I use an SB myself as it's tax free and suits my needs, but thanks for your comment, just trying to get some views on it all
 
I had no point, I'm not trying to slag off SB or anything really, I was just interested in what people might think of the whole fiasco as when reading through the article in the Times it seemed to me that rather than placing the blame solely on this trader and UBS for not spotting it sooner they tried to shift some of the blame onto SB's saying that they offered 'dangerous amounts of leverage'

I use an SB myself as it's tax free and suits my needs, but thanks for your comment, just trying to get some views on it all

havent seen the times article but seems a bit odd for them to take a stance against SBs. he had leverage with both, though he hid the leverage from UBS by booking fake trades.

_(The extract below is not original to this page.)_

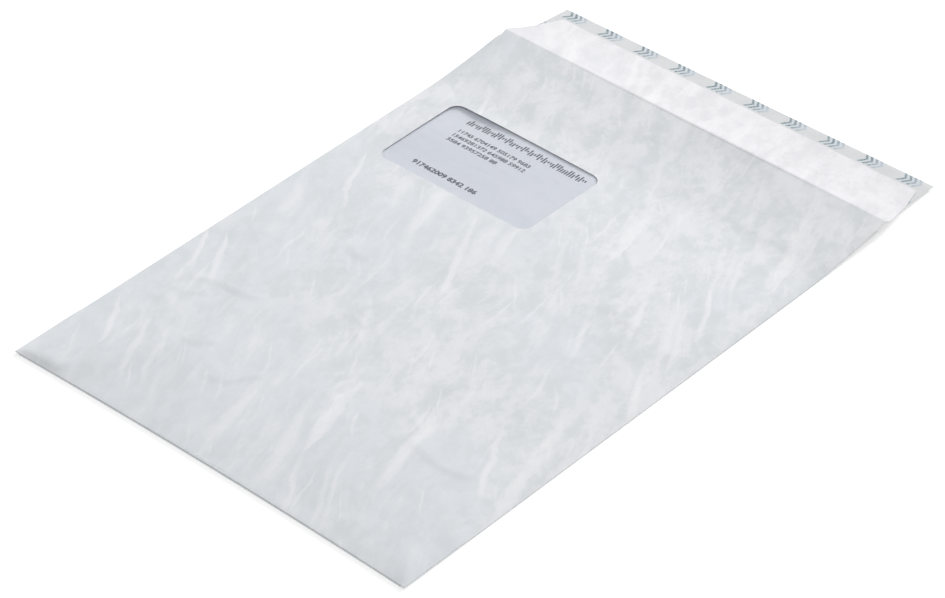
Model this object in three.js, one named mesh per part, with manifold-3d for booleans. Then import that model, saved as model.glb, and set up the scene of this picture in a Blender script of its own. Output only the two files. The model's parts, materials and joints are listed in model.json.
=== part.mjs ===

UBS got off stupidly lightly today with the poxy FSA fine, for someone to be able to hide a £10bn loss from everyone putting the company and thousands of peoples jobs at risk is unbelievable. this in the wake of all the apparent tightening of risk controls across the banking industry eg sox, basel etc etc.
 
I had no point, I'm not trying to slag off SB or anything really, I was just interested in what people might think of the whole fiasco as when reading through the article in the Times it seemed to me that rather than placing the blame solely on this trader and UBS for not spotting it sooner they tried to shift some of the blame onto SB's saying that they offered 'dangerous amounts of leverage'

I use an SB myself as it's tax free and suits my needs, but thanks for your comment, just trying to get some views on it all

The media wil always slag off anything that smells of gambling. It is selfrighteous, holier than thou and sells newspapers. I use SB, too, and have done for years with no complaints. That is not to say that I advise it for everyone because we must all know our own safety limits.